Rossiter sottolinea quindi come una cultura sistematica di esclusione delle donne influenza il modo in cui la scienza e la sua storia vengono raccontate. L’unico modo per cambiare questa tendenza è rivalutare il ruolo delle donne nella scienza, inserendole nelle narrazioni ufficiali e riconoscendo il loro contributo.
L’Effetto Matilda
La storica statunitense propone di dare un nuovo nome a questo fenomeno che riprende l’effetto Matteo ma che lo critica, lo amplia e lo supera. Decide di chiamarlo “Effetto Matilda“, in onore di Matilda Joslyn Gage, un’attivista femminista e suffragista americana del XIX secolo che ha criticato apertamente come le donne venissero escluse dai riconoscimenti ufficiali per il loro lavoro scientifico.

Rossiter suggerisce anche altri possibili nomi per il fenomeno, come “Effetto Lise” (in onore di Lise Meitner) o l'”Effetto Harriet” (per la collaboratrice invisibile di Robert K. Merton, Harriet Zuckerman), ma preferisce Matilda, poiché la sua vita e il suo lavoro incarnano a pieno il fenomeno della mancanza di riconoscimento per le donne.
Nelle conclusioni del paper, la studiosa ribadisce che l’Effetto Matilda non è solo un insieme di casi isolati, ma un fenomeno sistemico che ha caratterizzato la storia della scienza per secoli. Propone quindi di partire dalla definizione di “Effetto Matilda” per “ridefinire una storia della scienza e una sociologia della scienza che siano più eque e complete, che non escludano le “Matilda” ma che le mettano in evidenza“.
Trentadue anni dopo la pubblicazione del paper “The Matthew Matilda Effect” a che punto siamo?
Ancora oggi, l’Effetto Matilda continua a manifestarsi in ambito accademico e scientifico, e molte ricercatrici vedono il proprio lavoro sottovalutato o attribuito ad altri.
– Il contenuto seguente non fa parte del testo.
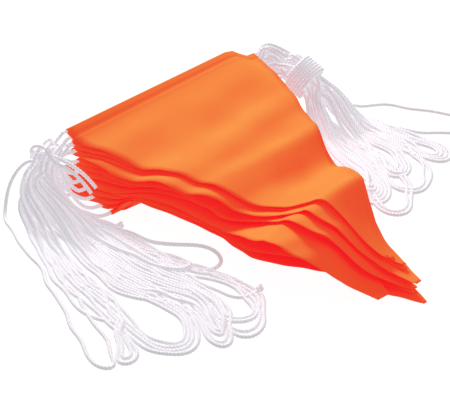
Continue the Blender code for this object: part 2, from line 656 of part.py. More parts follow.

Nonostante i progressi verso una maggiore equità di genere, il divario nei riconoscimenti persiste, rendendo fondamentale il lavoro di storici e sociologi della scienza per portare alla luce le storie dimenticate delle scienziate.
Riconoscere e contrastare questo fenomeno non significa solo rendere giustizia al passato, ma anche provare a costruire creare un futuro equo per tutt*.